Legislature gets look at proposed business tax reform details

Tuesday, May 23, 2017
Commercial Activity Tax Possibilities

The Joint Tax Reform Committee debated Tuesday morning a sweeping plan to replace Oregon’s corporate income tax with a commercial activities tax.

The plan is a significant first draft in addressing revenue reform and creating more stable funding for state services, but Rep. Mark Johnson (R-Hood River) says it will be challenging for the Legislature to come together on such far-reaching changes before the end of the session.

“There are a ton of questions that need to be asked and answers that need to be provided about how this can impact our economy and how it impacts the state’s businesses,” said Johnson, who is a member of the Joint Tax Reform Committee.

A commercial activities tax would be based on the gross receipts of business activities in Oregon, not just the profits.

Legislators have proposed rates for such a tax ranging from 0.26 percent to 0.95 percent. The Legislative Revenue Office estimated the tax reform plan using rates somewhere in the middle and said it would increase business tax revenue $1.299 billion for the next biennium.

The legislative concept draft would also decrease individual tax rates by 0.5 percent for all income below $125,000, with a $625 break for incomes over $125,000. The net revenue impact for the state would be a $954 million increase next biennium, according to a Legislative Revenue Office report.

Without revenue reform, Oregon is facing a $1.4 billion shortfall in the 2017-19 budget for maintaining current services.

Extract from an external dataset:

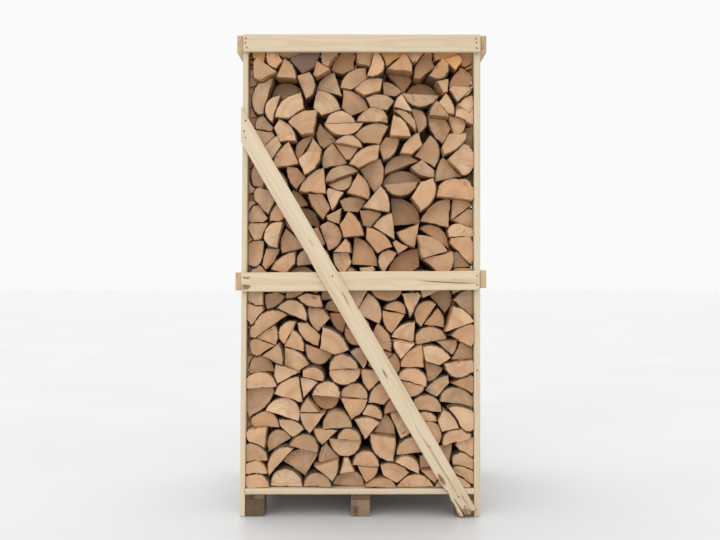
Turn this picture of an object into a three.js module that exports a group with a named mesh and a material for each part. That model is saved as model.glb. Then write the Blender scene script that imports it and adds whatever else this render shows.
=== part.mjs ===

“Governor Brown is working hard to secure potential new revenue for K-12 schools,” said Lindsey Capps, education policy adviser for Gov. Kate Brown, in an email. “This critical investment will do more to sustain our schools and ensure we keep open the doors of opportunity for all Oregonians.”

The Joint Ways and Means Committee has proposed appropriating $7.8 billion for the State School Fund, $600 million less than school business officials say they need to maintain current services. Increasing state revenue is a key ingredient in being able to adequately fund public K-12 education.

The tax rate could vary by industry, but the legislative concept draft doesn’t have numbers yet. Accompanying materials presented Tuesday include four suggested rates and a flat $250 rate for businesses with sales less than $3 million.

The tax plan draws from systems already in use in Washington, Ohio and Texas. Legislative Revenue Office data shows fewer corporations are paying income taxes in Oregon. This system would try to broaden the base of businesses that pay taxes in Oregon.

Critics of the tax call it regressive. Businesses with low profit margins get hit harder, and many businesses pass the tax on to consumers through increased prices, which fall more heavily on low-income families.